RECORDS SHOWN:
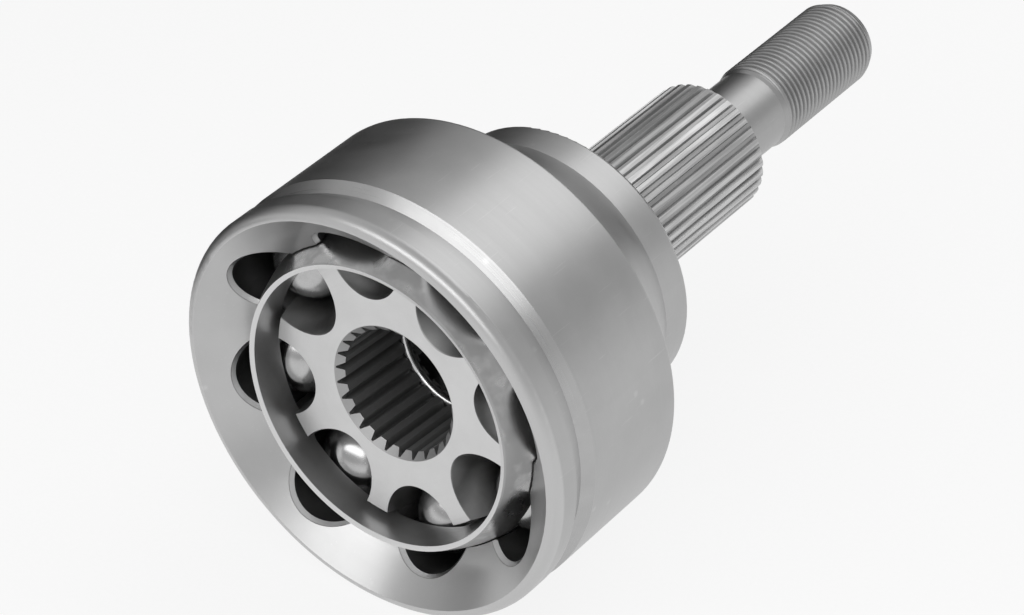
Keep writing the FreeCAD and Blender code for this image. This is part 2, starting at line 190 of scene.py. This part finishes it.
def turning_lines(tree, point, along, radius, spacing):
    """Tool marks from 0 to 1: rings round the axis that fade and swell as they go round.

    The noise is read at the point's direction from the axis, lifted by a share of
    the place along the axis and a share of the radius, both over the spacing, so
    that cylinders, cones and flat faces all get rings.
    """
    profile = maths(tree, "ADD", maths(tree, "MULTIPLY", along, LINE_RISE[0]),
                    maths(tree, "MULTIPLY", radius, LINE_RISE[1]))
    lift = new_node(tree, "ShaderNodeCombineXYZ", {1: maths(tree, "DIVIDE", profile, spacing)})
    flat = new_node(tree, "ShaderNodeVectorMath", {0: point, 1: (1.0, 0.0, 1.0)},
                    operation="MULTIPLY")
    way = new_node(tree, "ShaderNodeVectorMath", {0: flat.outputs[0]}, operation="NORMALIZE")
    spot = new_node(tree, "ShaderNodeVectorMath", {0: way.outputs[0], 1: lift.outputs[0]},
                    operation="ADD")
    return noise(tree, spot.outputs[0], scale=1.0, detail=3.0)


def drawn_lines(tree, point, turn, fineness, detail=1.0):
    """Noise drawn out long in one direction, which is along the axis where turn is zero."""
    scale = (fineness, fineness / DRAWN_OUT, fineness)
    inputs = {"Vector": point, "Rotation": turn, "Scale": scale}
    drawn = new_node(tree, "ShaderNodeMapping", inputs).outputs[0]
    return noise(tree, drawn, scale=1.0, detail=detail)


def scratches(tree, point, turn, rarity):
    """Fine straight scratches, 1 on a scratch: the tops of noise drawn out long."""
    lines = drawn_lines(tree, point, turn, SCRATCH_FINENESS)
    return between(tree, lines, rarity, rarity + SCRATCH_EDGE)


def dents(tree, point, size, rarity):
    """Small handling dents, 1 at the middle: spots in a few of the cells of a cell pattern."""
    cells = new_node(tree, "ShaderNodeTexVoronoi", {"Vector": point, "Scale": 1.0 / size}).outputs
    chosen = new_node(tree, "ShaderNodeSeparateColor", {0: cells["Color"]}).outputs[0]
    spot = between(tree, cells["Distance"], *DENT_FADE)
    return maths(tree, "MULTIPLY", spot, between(tree, chosen, rarity, rarity + DENT_EDGE))


def even_grey(tree, shade):
    """A colour output with one shade in all three channels."""
    return new_node(tree, "ShaderNodeCombineColor", {0: shade, 1: shade, 2: shade}).outputs[0]


def metal(name):
    """A bare metal material and its tree."""
    material = bpy.data.materials.new(name)
    material.use_nodes = True
    material.node_tree.nodes["Principled BSDF"].inputs["Metallic"].default_value = 1.0
    return material, material.node_tree


def finish_metal(tree, grey, rough, height):
    """Joins a grey, a roughness and a height in metres to the metal's shader."""
    shader = tree.nodes["Principled BSDF"]
    tree.links.new(even_grey(tree, grey), shader.inputs["Base Color"])
    tree.links.new(rough, shader.inputs["Roughness"])
    relief = new_node(tree, "ShaderNodeBump", {"Height": height, "Distance": 1.0, "Strength": 1.0})
    tree.links.new(relief.outputs["Normal"], shader.inputs["Normal"])


def threaded_end(ring_angles):
    """Points and faces of the threaded end, with columns at and midway between the angles.

    The radius at angle a and place y is the smaller of the turned blank's and of the
    thread's: the crest radius less the depth times a rounded trapezoid wave of
    y / pitch - a / full turn, which grows over the run-in. The last rings close the
    end face and the centre hole's cone to its point.
    """
    steps = int((STUB_TIP - THREAD_START) / THREAD_PITCH * STEPS_PER_PITCH)
    along = np.linspace(THREAD_START + COLLAR, STUB_TIP, steps)
    blank = np.interp(along, [THREAD_START, THREAD_FULL, THREAD_END, STUB_TIP],
                      [STEM_RADIUS, THREAD_RADIUS, THREAD_RADIUS, TIP_RADIUS])
    following = np.append(ring_angles[1:], ring_angles[0] + 2 * np.pi)
    angle = np.stack([ring_angles, (ring_angles + following) / 2], -1).ravel()
    y, a = np.meshgrid(along, angle, indexing="ij")
    wave = np.abs((y / THREAD_PITCH - a / (2 * np.pi)) % 1.0 - 0.5) * 2
    groove = np.clip((THREAD_CREST - wave) / THREAD_FLANK, 0.0, 1.0)
    groove = groove * groove * (3 - 2 * groove)
    growth = np.clip((y - THREAD_START) / (RUN_IN_TURNS * THREAD_PITCH), 0.0, 1.0)
    radius = np.minimum(blank[:, None], THREAD_RADIUS - THREAD_DEPTH * groove * growth)
    rings = [np.stack([radius * np.cos(a), y, radius * np.sin(a)], -1)]
    hole = ((CENTRE_RADIUS, STUB_TIP), (CENTRE_RADIUS / 2, STUB_TIP - CENTRE_DEPTH / 2))
    for ring_radius, place in hole:
        level = np.full_like(angle, place)
        circle = [ring_radius * np.cos(angle), level, ring_radius * np.sin(angle)]
        rings.append(np.stack(circle, -1)[None])
    grid = np.concatenate(rings)
    rows, columns = grid.shape[:2]
    number = np.arange(rows * columns).reshape(rows, columns)
    near, far = number[:-1], number[1:]
    quads = np.stack([near, far, np.roll(far, -1, 1), np.roll(near, -1, 1)], -1).reshape(-1, 4)
    last = number[-1]
    point = np.full(columns, rows * columns)
    tip = np.stack([last, point, np.roll(last, -1)], -1)
    points = np.concatenate([grid.reshape(-1, 3), [[0.0, STUB_TIP - CENTRE_DEPTH, 0.0]]])
    return points, quads, tip


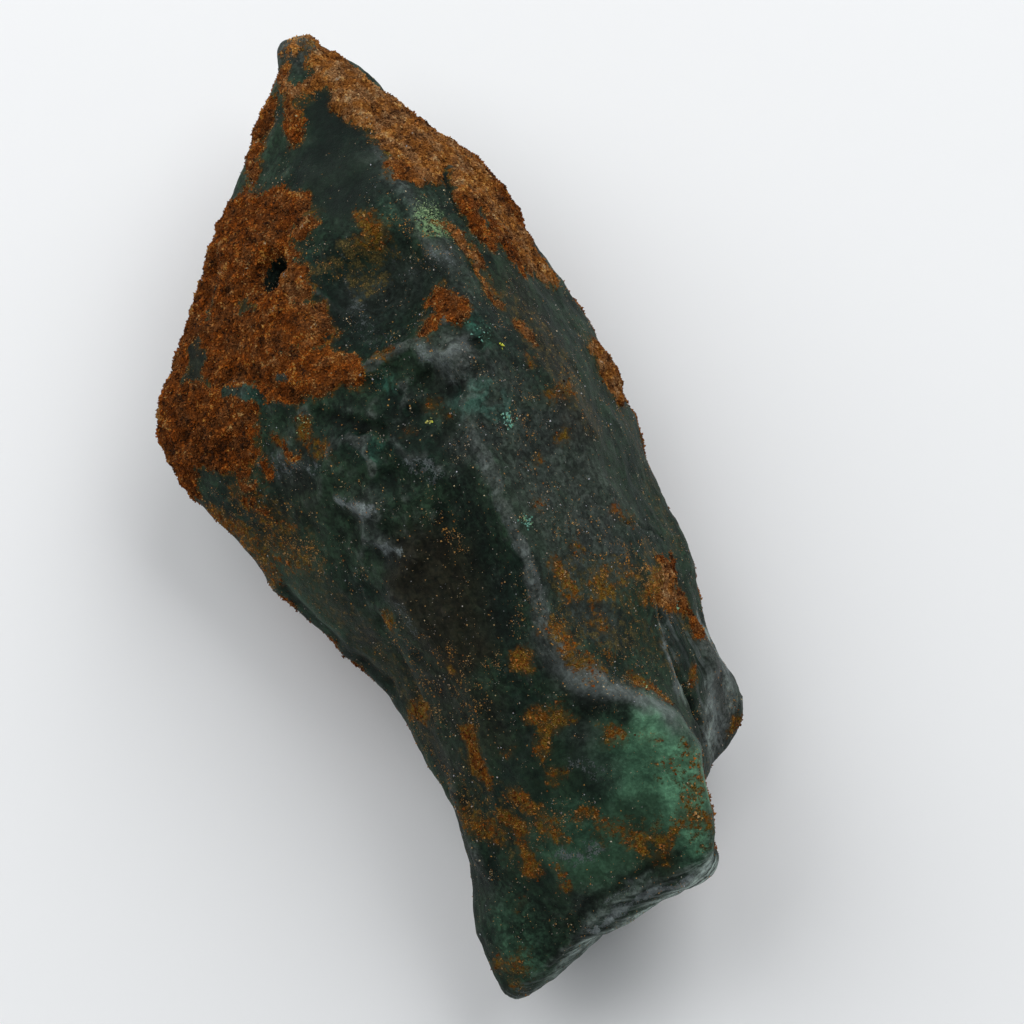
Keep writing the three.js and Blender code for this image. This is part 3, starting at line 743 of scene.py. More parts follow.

GOAL OF THE EXERCISE: Stopping at the line containing "return between(tree, lines, rarity, rarity", please repeat exactly every line from the very start of the entries, that line included, and nothing more.

ANSWER FOR THE TASK:
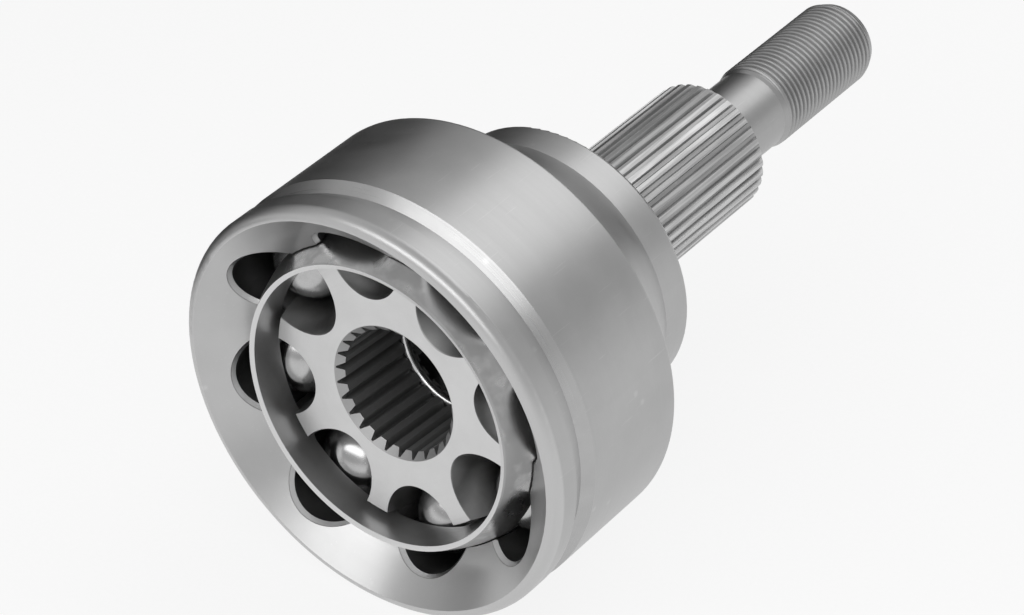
Keep writing the FreeCAD and Blender code for this image. This is part 2, starting at line 190 of scene.py. This part finishes it.
def turning_lines(tree, point, along, radius, spacing):
    """Tool marks from 0 to 1: rings round the axis that fade and swell as they go round.

    The noise is read at the point's direction from the axis, lifted by a share of
    the place along the axis and a share of the radius, both over the spacing, so
    that cylinders, cones and flat faces all get rings.
    """
    profile = maths(tree, "ADD", maths(tree, "MULTIPLY", along, LINE_RISE[0]),
                    maths(tree, "MULTIPLY", radius, LINE_RISE[1]))
    lift = new_node(tree, "ShaderNodeCombineXYZ", {1: maths(tree, "DIVIDE", profile, spacing)})
    flat = new_node(tree, "ShaderNodeVectorMath", {0: point, 1: (1.0, 0.0, 1.0)},
                    operation="MULTIPLY")
    way = new_node(tree, "ShaderNodeVectorMath", {0: flat.outputs[0]}, operation="NORMALIZE")
    spot = new_node(tree, "ShaderNodeVectorMath", {0: way.outputs[0], 1: lift.outputs[0]},
                    operation="ADD")
    return noise(tree, spot.outputs[0], scale=1.0, detail=3.0)


def drawn_lines(tree, point, turn, fineness, detail=1.0):
    """Noise drawn out long in one direction, which is along the axis where turn is zero."""
    scale = (fineness, fineness / DRAWN_OUT, fineness)
    inputs = {"Vector": point, "Rotation": turn, "Scale": scale}
    drawn = new_node(tree, "ShaderNodeMapping", inputs).outputs[0]
    return noise(tree, drawn, scale=1.0, detail=detail)


def scratches(tree, point, turn, rarity):
    """Fine straight scratches, 1 on a scratch: the tops of noise drawn out long."""
    lines = drawn_lines(tree, point, turn, SCRATCH_FINENESS)
    return between(tree, lines, rarity, rarity + SCRATCH_EDGE)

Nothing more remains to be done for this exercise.